Consider $\{X_i\}$ i.i.d. with a continuous CDF that satisfies: $$ Q(u) = P[X_i>u] = \frac{1}{\log(e-1+u)} \quad , \forall u \geq 1 $$ In particular, $X_i \geq 1$ with probability 1.

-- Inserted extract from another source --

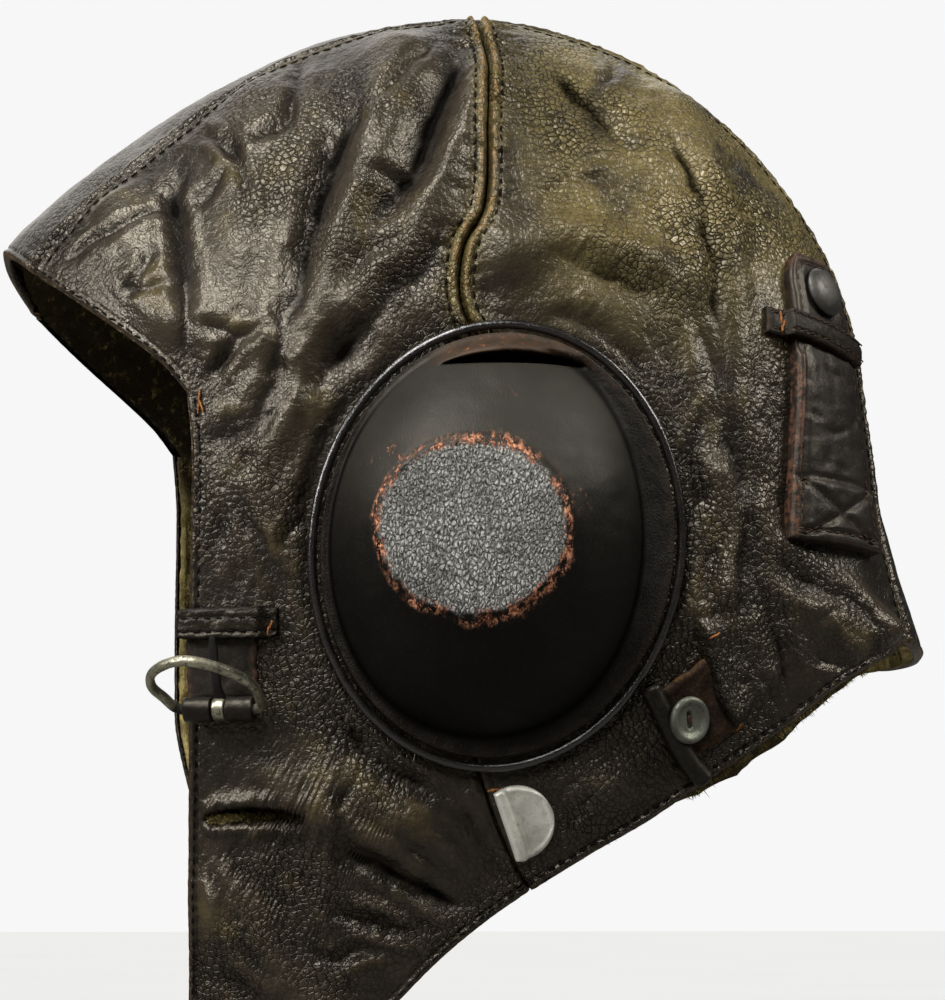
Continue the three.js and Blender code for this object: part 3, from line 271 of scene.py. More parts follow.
def disc_from_half(a, x):
    a, x = np.broadcast_arrays(np.asarray(a, float), np.asarray(x, float))
    ray = stacked(np.cos(np.radians(a)), np.sin(np.radians(a)))
    around = np.ones_like(a)
    for _ in range(6):
        p = skin(around[..., None] * ray)
        share = np.minimum(1, (x / half_width(p[..., 1], p[..., 2])) ** (squareness(a) / 2))
        around = np.arccos(share) / (math.pi / 2)
    return around[..., None] * ray


def lengths(points):
    return np.concatenate([[0], np.cumsum(np.linalg.norm(np.diff(points, axis=0), axis=1))])


def resample(points, shares):
    run = lengths(points)
    at = np.asarray(shares) * run[-1]
    return stacked(*(np.interp(at, run, points[:, k]) for k in range(points.shape[1])))


def catmull(points, per=24):
    """A centripetal curve through points, densely sampled."""
    p = np.asarray(points, float)
    p = np.vstack([2 * p[0] - p[1], p, 2 * p[-1] - p[-2]])
    out = []
    for i in range(1, len(p) - 2):
        d = [max(np.linalg.norm(p[i + k] - p[i + k - 1]) ** 0.5, 1e-4) for k in (0, 1, 2)]
        m1 = ((p[i] - p[i - 1]) / d[0] - (p[i + 1] - p[i - 1]) / (d[0] + d[1])
              + (p[i + 1] - p[i]) / d[1]) * d[1]
        m2 = ((p[i + 1] - p[i]) / d[1] - (p[i + 2] - p[i]) / (d[1] + d[2])
              + (p[i + 2] - p[i + 1]) / d[2]) * d[1]
        t = (np.arange(per) / per)[:, None]
        out.append((2 * t**3 - 3 * t**2 + 1) * p[i] + (t**3 - 2 * t**2 + t) * m1
                   + (-2 * t**3 + 3 * t**2) * p[i + 1] + (t**3 - t**2) * m2)
    return np.vstack(out + [p[-2:-1]])


def on_disc(rows):
    rows = np.asarray(rows, float)
    return disc_from_side(rows[:, 0], rows[:, 1])


def side_line(rows):
    """A dense smooth curve on the skin through rows seen from the side, as 3-D points."""
    return catmull(skin(on_disc(rows)))


def to_disc(points):
    return disc_from_side(points[:, 1], points[:, 2])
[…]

Define $u_n$ so that $Q(\sqrt{u_n}) = 1/n^2$ for all $n \in \{1, 2, 3,...\}$. We have: \begin{align*} P\left[\max_{i,j \in \{1, ..., n\}} X_iX_j > u_n\right] &\leq 1-P[\cap_{i=1}^n \{X_i \leq \sqrt{u_n}\}]\\ &=1-(1-Q(\sqrt{u_n}))^n\\ &= 1- (1-\frac{1}{n^2})^n \rightarrow 0 \end{align*} On the other hand: $$P[X_1X_2 > u_n] \geq P[X_1> u_n] = Q(u_n) $$ Thus, for all $n \in \{1, 2, 3, ...\}$ we have \begin{align*} n^2P[X_1X_2>u_n] &\geq n^2Q(u_n) \\ &=\frac{n^2}{\log(e-1+u_n)} \\ &= \frac{(1/2)n^2}{\log(\sqrt{e-1+u_n})}\\ &\overset{(a)}{\geq} \frac{(1/2)n^2}{\log(e-1 + \sqrt{u_n})}\\ &= (1/2)n^2Q(\sqrt{u_n}) \\ &= 1/2 \end{align*} where the inequality (a) follows because $\sqrt{e-1+u_n} \leq \sqrt{e-1} + \sqrt{u_n} \leq e-1 + \sqrt{u_n}$ (since $u_n\geq 0$). So we see that $n^2P[X_1X_2>u_n]$ does not even converge to zero!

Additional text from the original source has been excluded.